Deuses não são símbolos. Existem além de nossa compreensão. De nossa necessidade de esquecê-los. De deixá-los de lado.

Quando um deus é esquecido, não deixa de existir.

Talvez, apareça um questionamento básico em nossas dúvidas a respeito do invisível:

Se uma divindade não é mais lembrada pela humanidade, pode ser que essa exista por motivos os quais não sejamos capazes de compreender.

É hora de despertar perante as visões que temos. O imaginário é apenas a porta de entrada. Além dele, existe muito mais. Além de nossas crenças, de nossas teorias, teses, estudos, erudição, intelectualidade, conhecimento que supomos ter sobre nós, os outros e o coletivo.


O imaginário pode criar uma fortaleza. E essa nos jogar em nossa solidão. Um mundo particular que acreditamos existir, fundamentado em nossos anos de estudos e conhecimentos acumulados. Coisas reais mescladas com nossas conclusões. Conclusões nossas geradas pela visão que temos. Pela forma que somos acostumados a olhar. A forma como somos condicionados a perceber. Percepções geradas pelos métodos que o coletivo nos ensina, educa e diploma.

Vá até a montanha e descubra se o que chamam de montanha é exatamente o que disseram. Podemos ler um tratado sobre montanhas. Estudos acadêmicos avançados sobre elementos ligados a montanhas que seriamos incapazes de compreender totalmente. Somos forçados e ler diversos materiais, conhecer especialistas, freqüentar aulas e seminários a respeito de montanhas. Entretanto, ao chegarmos a uma montanha, podemos descobrir que essa não tinha similaridade alguma com o que diziam sobre ela.

Existem diferenças entre estudar um culto de um povo longínquo através de livros e palestras e conhecermos seus praticantes pessoalmente.

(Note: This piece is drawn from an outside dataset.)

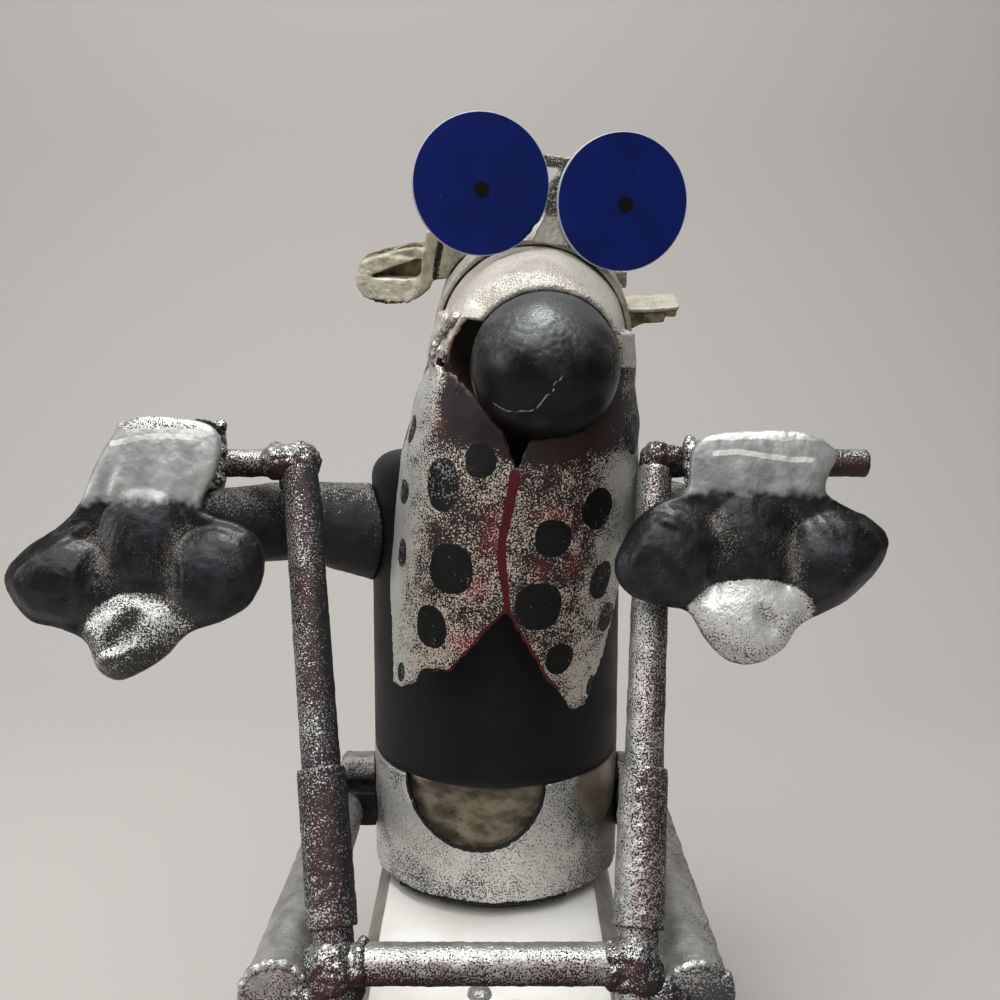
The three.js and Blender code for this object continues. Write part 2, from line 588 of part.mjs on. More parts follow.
// Eyes and their bracket
const eyeFrame = frame(point(EYE_X, EYE_Y, 0), 0, 0, EYE_YAW);
const eyes = group('eyes', eyeFrame);
for (const [name, out] of [['left', -1], ['right', 1]]) {
  const disc = new THREE.CylinderGeometry(EYE_RADIUS, EYE_RADIUS, EYE_THICK, ROUND + 8);
  const eye = piece(`eye_${name}`, disc, 'blue');
  eye.position.set(out * EYE_SPACING / 2, 0, EYE_HEIGHT);
  eyes.add(eye);
}
const BRACKET = [
  [-4.8, 46], [9.2, 46], [7, 51], [3.4, 55], [2.6, 63], [4.5, 69], [9, 73], [27, 73], [27, 77],
  [-16, 77], [-16, 73], [3, 73], [-0.6, 68], [-1.6, 61], [-1.2, 55], [-3.6, 50],
];
const bracketPlate = solid(plate(BRACKET, EYE_THICK / 2 + GAP, EYE_THICK / 2 + GAP + BRACKET_THICK));
const skullRoomForEyes = moved(skullRoomGeometry, eyeFrame.clone().invert().multiply(skullFrame));
eyes.add(piece('eye_bracket', shape(bracketPlate.subtract(solid(skullRoomForEyes))), 'silver'));
head.add(eyes);

// Ears, drawn looking along the skull
const ears = group('ears', skullFrame);
const earRoom = solid(skullRoomGeometry);
const EAR_LEAF = [
  [-71, 7], [-66, 3.2], [-59.3, 2.3], [-50.6, 3.6], [-44.9, 7.1], [-41, 13.6], [-33, 15.5], [-29, 25], [-31, 31],
  [-41, 32.7], [-45.4, 32.3], [-44.9, 25], [-61.5, 20.5], [-70, 16.5], [-72, 11],
];
const EAR_FOLD = [[-66, 11.4], [-46.8, 13], [-45.6, 20.8], [-57.3, 15.8]];
const leaf = solid(plate(EAR_LEAF, EAR_FRONT, EAR_FRONT + EAR_DEPTH, [EAR_FOLD]));
ears.add(piece('ear_left', shape(leaf.subtract(earRoom)), 'bone'));

const earRoot = SKULL_RADIUS / 2;
const earLevel = EAR_UNDER + SHEET;
const earBack = EAR_FRONT + EAR_DEPTH;
const earRise = (EAR_TIP - earRoot) * EAR_SLOPE;
const earTop = solid(plate([
  [earRoot, EAR_UNDER], [EAR_TIP, EAR_UNDER + earRise], [EAR_TIP, earLevel + earRise], [earRoot, earLevel],
], EAR_FRONT, earBack));
const earFlange = solid(plate([
  [earRoot, -3], [38, 1], [44.7, 5], [EAR_BEND, 6.3], [EAR_BEND, EAR_UNDER + earRise], [earRoot, EAR_UNDER + 1],
], EAR_FRONT + 2, EAR_FRONT + 2 + SHEET));
const earEnd = solid(plate([
  [EAR_BEND, 7.9], [EAR_TIP, 8.4], [EAR_TIP, EAR_UNDER + earRise + 1], [EAR_BEND, EAR_UNDER + earRise],
], EAR_FRONT + 4, earBack));
const angle = earTop.add(earFlange).add(earEnd);
ears.add(piece('ear_right', shape(angle.subtract(earRoom)), 'bone'));
head.add(ears);
dog.add(head);

export default dog;
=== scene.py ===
# %% [markdown]
# # A dog welded from scrap
#
# The sculpture sits on a white seat and holds tall handlebars. Its body is a length of four-inch
# pipe, its skull a short three-inch pipe, its nose a steel ball, and its muzzle and jowls are one
# bent and torn sheet. Silver paint was sprayed over dark red-brown and black, mostly from above.
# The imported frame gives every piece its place; this script gives each one its real surface.
# %% Load the frame
import math
import random

import bmesh
import bpy
from mathutils import Matrix, Vector, noise


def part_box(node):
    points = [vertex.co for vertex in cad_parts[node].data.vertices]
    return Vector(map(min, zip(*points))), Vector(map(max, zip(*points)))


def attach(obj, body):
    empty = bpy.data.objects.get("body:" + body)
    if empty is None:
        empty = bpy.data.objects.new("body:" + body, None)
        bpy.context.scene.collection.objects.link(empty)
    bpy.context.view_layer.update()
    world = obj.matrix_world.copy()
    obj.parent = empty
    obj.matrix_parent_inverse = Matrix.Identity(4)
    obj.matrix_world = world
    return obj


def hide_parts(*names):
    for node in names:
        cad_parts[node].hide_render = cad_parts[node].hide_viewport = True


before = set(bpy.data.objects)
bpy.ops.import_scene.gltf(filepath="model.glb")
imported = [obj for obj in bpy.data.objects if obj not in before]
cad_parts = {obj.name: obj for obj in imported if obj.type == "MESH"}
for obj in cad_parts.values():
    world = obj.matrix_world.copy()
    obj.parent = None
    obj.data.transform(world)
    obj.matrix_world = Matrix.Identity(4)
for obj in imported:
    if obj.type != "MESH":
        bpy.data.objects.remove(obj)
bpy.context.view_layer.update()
MM = 0.001

# %% [markdown]
# ## The camera
#
# The picture was taken from just in front of the head, looking a little down. A focal length of
# 1050 pixels on a picture 1000 pixels wide is a moderately wide lens, so near things look large.
# %% Camera
CAMERA_PLACE = Vector((1.7, -330, 335)) * MM
CAMERA_PITCH = 12
FOCAL_PIXELS = 1050
IMAGE_PIXELS = 1000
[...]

Existem diferenças entre conhecer seus praticantes pessoalmente e ver o que cultuam. Existem diferenças entre ver o que cultuam e passar vida inteira, como um deles, sendo parte de tudo aquilo.

Mesmo entre aqueles que dizem cultuar divindades, que fazem suas oferendas, rituais, libações e elevações, poucos são os que escapam dos grilhões do imaginário. Quando sequer vão além e simplesmente o acessam.

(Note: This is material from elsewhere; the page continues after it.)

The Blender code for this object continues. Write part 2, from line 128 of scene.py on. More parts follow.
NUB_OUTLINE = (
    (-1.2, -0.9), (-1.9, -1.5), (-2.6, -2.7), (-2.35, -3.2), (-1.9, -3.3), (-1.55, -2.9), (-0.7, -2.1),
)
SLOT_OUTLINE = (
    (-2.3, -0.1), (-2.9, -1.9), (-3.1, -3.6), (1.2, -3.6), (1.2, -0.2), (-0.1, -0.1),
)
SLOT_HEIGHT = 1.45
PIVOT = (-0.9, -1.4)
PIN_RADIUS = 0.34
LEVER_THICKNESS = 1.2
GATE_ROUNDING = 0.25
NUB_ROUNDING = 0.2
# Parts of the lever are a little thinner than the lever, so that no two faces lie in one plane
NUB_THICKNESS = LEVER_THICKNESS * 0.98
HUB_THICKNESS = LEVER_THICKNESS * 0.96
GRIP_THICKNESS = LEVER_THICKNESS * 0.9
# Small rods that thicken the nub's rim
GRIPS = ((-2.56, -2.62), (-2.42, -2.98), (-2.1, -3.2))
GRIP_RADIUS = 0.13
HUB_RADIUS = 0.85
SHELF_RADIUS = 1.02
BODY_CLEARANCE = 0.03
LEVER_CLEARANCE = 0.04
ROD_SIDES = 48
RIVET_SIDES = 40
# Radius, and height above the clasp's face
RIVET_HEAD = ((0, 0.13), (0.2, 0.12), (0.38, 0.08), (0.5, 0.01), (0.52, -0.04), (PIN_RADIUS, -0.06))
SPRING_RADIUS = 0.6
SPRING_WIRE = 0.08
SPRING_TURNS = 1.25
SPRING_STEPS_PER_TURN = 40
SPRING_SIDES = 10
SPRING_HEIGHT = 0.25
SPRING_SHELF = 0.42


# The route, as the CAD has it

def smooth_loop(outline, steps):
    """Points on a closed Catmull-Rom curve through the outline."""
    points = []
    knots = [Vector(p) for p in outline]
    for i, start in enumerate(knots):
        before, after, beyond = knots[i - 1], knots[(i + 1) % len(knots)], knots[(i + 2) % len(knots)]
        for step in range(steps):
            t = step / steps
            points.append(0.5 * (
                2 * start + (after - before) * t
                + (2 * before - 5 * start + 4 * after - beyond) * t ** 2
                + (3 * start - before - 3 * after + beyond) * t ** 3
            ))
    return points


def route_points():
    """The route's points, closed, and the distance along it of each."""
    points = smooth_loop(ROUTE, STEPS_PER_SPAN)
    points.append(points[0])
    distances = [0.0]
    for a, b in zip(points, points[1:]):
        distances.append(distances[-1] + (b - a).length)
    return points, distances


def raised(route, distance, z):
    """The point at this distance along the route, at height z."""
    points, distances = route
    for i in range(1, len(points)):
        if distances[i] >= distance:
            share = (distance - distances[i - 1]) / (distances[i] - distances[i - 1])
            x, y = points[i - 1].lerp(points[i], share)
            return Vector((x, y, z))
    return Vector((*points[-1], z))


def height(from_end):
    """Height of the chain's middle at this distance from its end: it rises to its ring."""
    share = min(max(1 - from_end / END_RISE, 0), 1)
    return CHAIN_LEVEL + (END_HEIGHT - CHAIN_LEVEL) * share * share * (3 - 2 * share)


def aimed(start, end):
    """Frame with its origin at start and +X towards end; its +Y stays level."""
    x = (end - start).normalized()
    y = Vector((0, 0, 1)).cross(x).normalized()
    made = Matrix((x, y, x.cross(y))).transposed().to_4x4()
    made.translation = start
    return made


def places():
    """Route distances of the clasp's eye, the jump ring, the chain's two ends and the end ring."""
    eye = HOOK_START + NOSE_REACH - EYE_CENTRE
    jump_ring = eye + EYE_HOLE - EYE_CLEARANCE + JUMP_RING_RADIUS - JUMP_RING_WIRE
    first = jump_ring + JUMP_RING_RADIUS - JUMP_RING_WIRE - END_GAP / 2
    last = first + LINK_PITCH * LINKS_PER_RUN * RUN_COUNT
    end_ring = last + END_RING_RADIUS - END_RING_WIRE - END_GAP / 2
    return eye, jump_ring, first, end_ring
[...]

Uma evocação não é sinal de contato. Nem tão pouco garantia. Nem o que julgamos sentir, ver, perceber. Não podemos acessar o divino sem vencermos os grilhões que nos prendem nas incompreensões errôneas de quem somos.



O mundo não é o que imaginamos. Nem tão pouco as pessoas que conhecemos. Volta e meia criamos coisas pela incapacidade que temos de nos aprofundar. Criamos, imaginamos, julgamos perceber. Fundamentamos nossa imaginação em justificativas sobre o que queremos de nós, sobre o que queremos dos outros, sobre o que queremos acerca de tudo. Apenas querer não basta. As coisas são o que são da forma que são.

Imaginamos o divino de forma que esse nos auxilie. Imaginamos ter contato com deuses, com anjos, com demônios, com tudo que é possível. Imaginamos que eles influenciam nossas vidas. Que recebemos coisas deles. Que somos especiais para eles. Que não exigem nada em troca. Que basta ser como somos e teremos a sua misericórdia e auxilio. Imaginamos sermos seus sacerdotes. Imaginamos que fomos iniciados em seus mistérios. Que passamos por rituais e práticas que nos colocaram em seu caminho. Que receberam nossas oferendas, que nos ouviram. Que serão a nossa vingança. Que aceitam nossos caprichos. Que temos razão perante todos e que somos sempre auxiliados por isso. Nossas crenças imaginárias são nossas justificativas. São acúmulos de informações inúteis e incompreensões baseadas, como sempre, no ego. Por isso nos irrita tanto quando alguém não acredita em nossa fé. Quando questionam nosso contato. Quando cobram nossos resultados. Quando colocam o dedo na nossa ferida. Quando, por um instante, imaginamos que podemos estar errados. Quando imaginamos que nossas experiências foram falhas. Que não sabemos, apenas imaginamos. Que não vivemos nada, apenas nos enganamos. De uma via inicial, para a via enganosa. O pântano das ilusões que criamos. Não conseguimos transcender os mitos e acessar suas fontes. Não conseguimos compreender suas lacunas, suas incongruências, suas contradições. Assim, caímos no jogo de criar mitos que refletem apenas nossas cascas. Que refletem nossas lacunas, nossas incongruências e nossas fatídicas contradições. Criamos, cremos, nos explicamos. Aumentamos os mecanismos de distorção de quem pensamos ser, em nome do controle. Em estarmos distantes de quem somos e entregues aos descaminhos.

O mundo das cascas é um mundo profano.

Romper as cascas é entrar no Ovo Cósmico do Si Mesmo.